What Can Be A Logical End To The Judicial Appointments Debate?
Anything in between the ‘judicial primacy’ and ‘executive primacy’ in appointments, can be a workable solution to this long existing impasse between the two bodies.
In this second article of the special series on the 74th Republic Day, we will deliberate on the recent controversy surrounding appointments in the higher Indian Judiciary.
In recent weeks, the Supreme Court (SC) is seen to be at loggerheads with the centre, on the method of judicial appointment. Several political functionaries, including the Law Minister, can be seen voicing their concern for bringing back the National Judicial Appointment Commission (NJAC).
On the other side, the Supreme Court under the leadership of Chief Justice of India (CJI) Chandrachud, is firm on their mandate to the continue with the collegium system of appointment, which has been touted as 'opaque and unaccountable'.
The appointment of judges to the Supreme Court and High Courts (HC) has been mandated in Article 124(2) and Article 217(1) of the Constitution, respectively.
The provisions provide that the power to appoint the Judges vests with the President, ‘in consultation’ with the Chief Justice of India for the SC, and for the concerned High Court — ‘in consultation’ with the CJI, the Governor of the concerned state and the Chief Justice (CJ) of the High Court.
However, the Supreme Court through different rulings on the issue has ruled that “in consultation”, connotes “concurrence” and that the CJI holds primacy in Judicial Appointments. The undesirable system of collegium came into being through these rulings itself.
Let us understand how exactly the collegium system of appointment works.
For High Courts, the collegium comprises of the Chief Justice along with the next two senior judges of the High Court; for Supreme Court, the collegium consists of the Chief Justice of India, along with the next four senior judges of the Supreme Court.
For appointment of High Court Judges, the HC collegium recommends names of suitable candidates, which is forwarded to the SC collegium. When the names reach the Supreme Court collegium, the appointment process for HC and SC judges is same.
The SC collegium deliberates on the names they consider suitable, and then, accordingly the names are recommended for appointment to the central government, the President of India being the appointing authority.
Then the central government, in consultation with the Ministry of Law and Justice, along with the Intelligence Bureau, conduct their due diligence on the recommended names.
Now, when the names are with the government, it can either refer back any name to the collegium for reconsideration, keep the names pending or appoint them with the assent of the President.
The issue which the government appears to have with the collegium system of appointment is that, it is opaque and unaccountable. The names recommended for appointment are only deliberated within the four walls of the CJI’s chamber and the reasons for such recommendations are never communicated with the government.

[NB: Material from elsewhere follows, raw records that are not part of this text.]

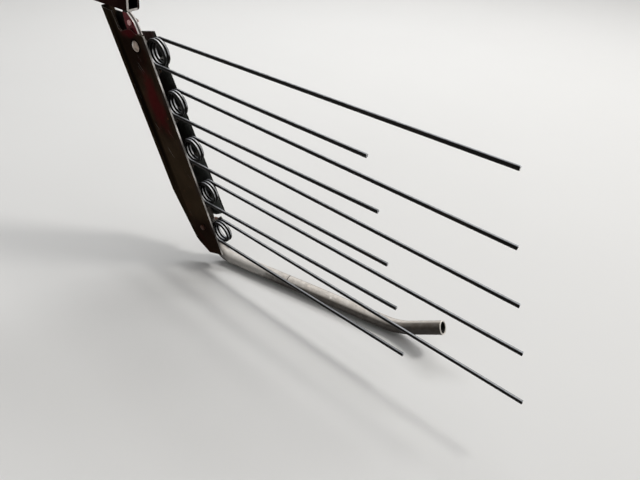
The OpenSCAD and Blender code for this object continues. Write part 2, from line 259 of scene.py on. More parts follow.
def circle(around: int) -> np.ndarray:
    """Unit circle as rows of (cos a, sin a) at equal angles, as many as there are points around."""
    a = np.arange(around) * 2 * math.pi / around
    return np.stack([np.cos(a), np.sin(a)], axis=1)


def carried(path: np.ndarray, across: np.ndarray, profile: np.ndarray) -> np.ndarray:
    """Carries a profile along a path: ring i is path[i] + u * profile[i, :, 0] + v * profile[i, :, 1].

    The tangent t comes from neighbouring points, u is across x t made unit, and v is t x u.

    Args:
        path: Points of shape (rings, 3).
        across: A direction square to the path's plane.
        profile: Offsets of shape (rings, points round, 2).

    Returns:
        Rings of shape (rings, points round, 3).
    """
    t = np.gradient(path, axis=0)
    t /= np.linalg.norm(t, axis=1, keepdims=True)
    u = np.cross(np.asarray(across, float), t)
    u /= np.linalg.norm(u, axis=1, keepdims=True)
    v = np.cross(t, u)
    return path[:, None] + profile[..., :1] * u[:, None] + profile[..., 1:] * v[:, None]


def smooth_noise(points: np.ndarray, seed: int, waves: int = 5) -> np.ndarray:
    """A gentle wobble from -1 to 1 about 1 wide: the mean of sine waves with seeded directions and phases."""
    rng = np.random.default_rng(seed)
    return np.sin(points @ rng.normal(size=(3, waves)) + rng.uniform(0, 2 * math.pi, waves)).mean(axis=-1)


def linked(name: str, data: bpy.types.ID) -> bpy.types.Object:
    """Makes an object and links it to the scene.

    Args:
        name: The object's name.
        data: Its mesh, lamp or camera.

    Returns:
        The new object, at the origin.
    """
    made = bpy.data.objects.new(name, data)
    bpy.context.scene.collection.objects.link(made)
    return made


def make_piece(name: str, shells: list[Shell]) -> bpy.types.Object:
    """Puts shells into one mesh object at the origin, smooth except across sharp edges.

    Args:
        name: The piece's name.
        shells: Its closed surfaces.

    Returns:
        The new object.
    """
    mesh = bpy.data.meshes.new(name)
    starts = np.cumsum([0] + [len(s.points) for s in shells])
    faces = [face for s, start in zip(shells, starts) for rows in s.faces for face in (rows + start).tolist()]
    mesh.from_pydata(np.concatenate([s.points for s in shells]).tolist(), [], faces)
    if all(s.lay is not None for s in shells):
        lay = mesh.attributes.new(LAY, "FLOAT_VECTOR", "POINT")
        lay.data.foreach_set("vector", np.concatenate([s.lay for s in shells]).astype(np.float32).ravel())
    mesh.shade_smooth()
    mesh.set_sharp_from_angle(angle=SHARP)
    mesh.update()
    return linked(name, mesh)


def rounded_copy(node: str, name: str, width: float) -> bpy.types.Object:
    """A copy of a node with its triangles merged into whole faces and its sharp edges rounded.

    Args:
        node: The node that is copied.
        name: The new piece's name.
        width: How far the rounding reaches from each edge.

    Returns:
        The new object.
    """
    mesh = bpy.data.meshes.new(name)
    work = bmesh.new()
    work.from_mesh(frame["nodes"][node].data)
    bmesh.ops.remove_doubles(work, verts=work.verts, dist=MERGE)
    bmesh.ops.dissolve_limit(work, angle_limit=FLAT, verts=work.verts, edges=work.edges)
    work.to_mesh(mesh)
    work.free()
    if "custom_normal" in mesh.attributes:
        mesh.attributes.remove(mesh.attributes["custom_normal"])
    mesh.materials.clear()
    mesh.shade_smooth()
    piece = linked(name, mesh)
    bevel = piece.modifiers.new("rounded edges", "BEVEL")
    bevel.width = width
    bevel.segments = 2
    bevel.limit_method = "ANGLE"
    bevel.angle_limit = SHARP
    bevel.harden_normals = True
    return piece


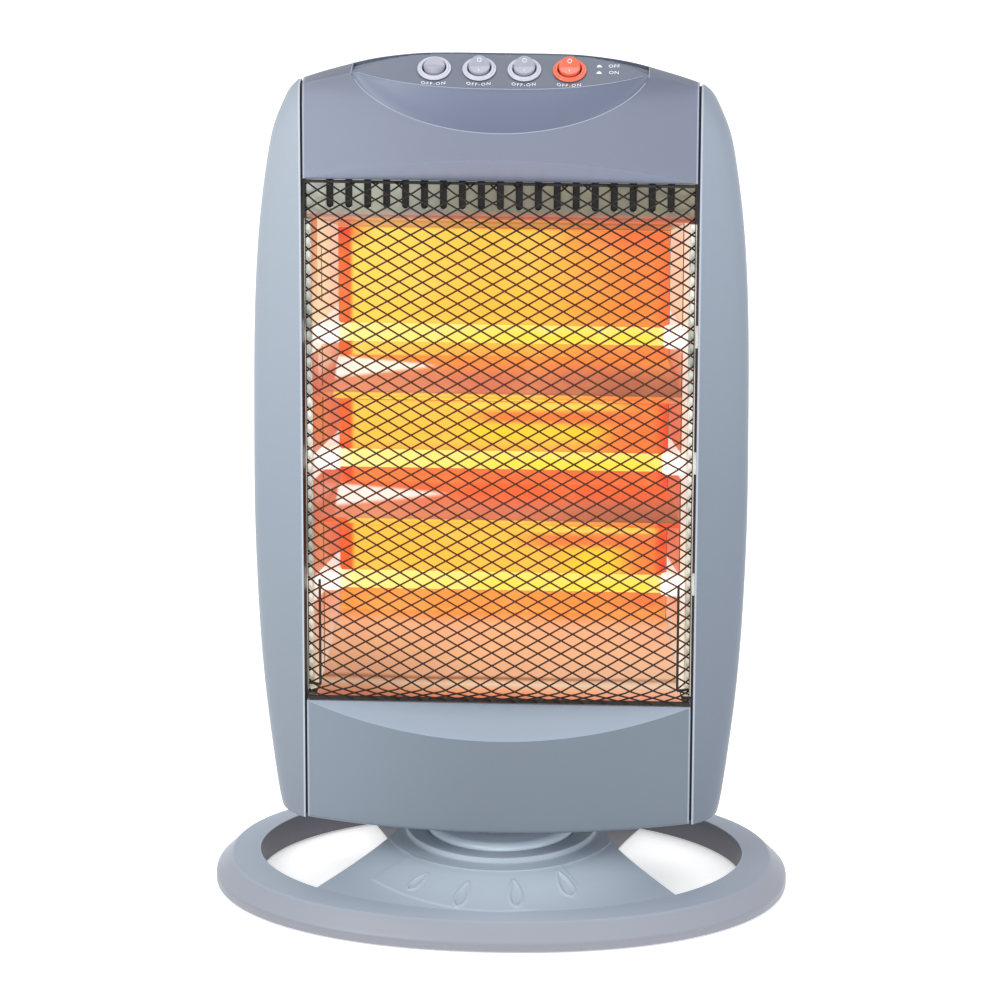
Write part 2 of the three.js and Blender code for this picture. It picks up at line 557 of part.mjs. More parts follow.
add('retaining_ring', latheZ([[20.3, 8.6], [25.4, 8.6], [25.4, 11.8], [20.3, 11.8]], 28), STEEL, 0.35, 1);
{
  let m = solid(cylZ(CRANK_X, CRANK_Y, 24.5, 83, 101, 28));
  for (const a of [80, 145, 215]) {
    const lx = CRANK_X + 27 * Math.cos(rad(a)), ly = CRANK_Y + 27 * Math.sin(rad(a));
    m = m.add(solid(cylZ(lx, ly, 3.6, 59.1, 86, 12)));
  }
  m = m.subtract(solid(cylZ(CRANK_X, CRANK_Y, 3.08, 80, 96, 32)));
  add('oscillation_motor', m, 0xb0b0b0, 0.4, 0.8);
  let c = solid(cylZ(CRANK_X, CRANK_Y, 15, 77, 80, 32));
  c = c.add(solid(cylZ(CRANK_X, CRANK_Y, 3, 79, 94, 32)));
  c = c.add(solid(cylZ(CRANK_X, CRANK_Y + CRANK_R, 2, 72.8, 78, 24)));
  add('crank', c, 0xe8e4da, 0.5, 0);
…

Through this, lawyers having connections within the higher judiciary have been observed to enjoy a greater chance of being recommended, while the competency and merit take a back seat.
As a group of senior judges recommend names for appointment of new judges, it is bound to be coloured with bias and prejudice.
One of the important principles of natural justice is that, 'no one can be judge in his own cause'. But the Supreme Court collegium itself is defying this principle since decades.
At present, there is a huge impasse between the central government and the Judiciary.
While the government is rigid on not appointing candidates it considers unsuitable and therefore, files remain pending for years, on the other hand, the Supreme Court is even more firm on reiterating certain names — twice and sometimes, even, thrice.
What in turn is happening, is that, there is a continous rise in judicial vacancies, thereby, directly impacting the huge pendency of cases.
With Justice Chandrachud at the helm of affairs, any talks of a middle ground also seems unlikely, till the end of 2024.
However, in order to fulfil the Constitutional oath by which all the judges are bound, it the duty of the Supreme Court to find a workable solution.
All things considered, the collegium system is something that we cannot go ahead with, and the central government has got numerous ways to not appoint unsuitable candidates.
Therefore, it is of utmost importance NJAC system be adopted and that the judiciary expresses it concerns within that system. Do note, that even the NJAC keeps the judiciary on a higher pedestal than the government.
The NJAC comprised of the Chief Justice of India as the Chairperson, two other Senior Judges, the Union Minister of Law and Justice, and two eminent persons. These eminent persons were to be appointed by a committee consisting of the CJI, the Prime Minister and Leader of Opposition.
The act also provided that the commission shall not recommend a person for appointment if any two of its members do not agree to such recommendation.
The Supreme Court had severe problems with the power of veto given to the two eminent persons, as they would be someone not particularly trained in legal matters and they would have the power to veto the names recommended by the other four members.
This writer's argument is that, if the Supreme Court had some reservations, it can always have a dialogue with the government through the Attorney General and reasonable alternatives can be sought.
Anything in between ‘judicial primacy’ and ‘executive primacy’ in appointments, can be a workable solution to this long existing impasse between the two bodies.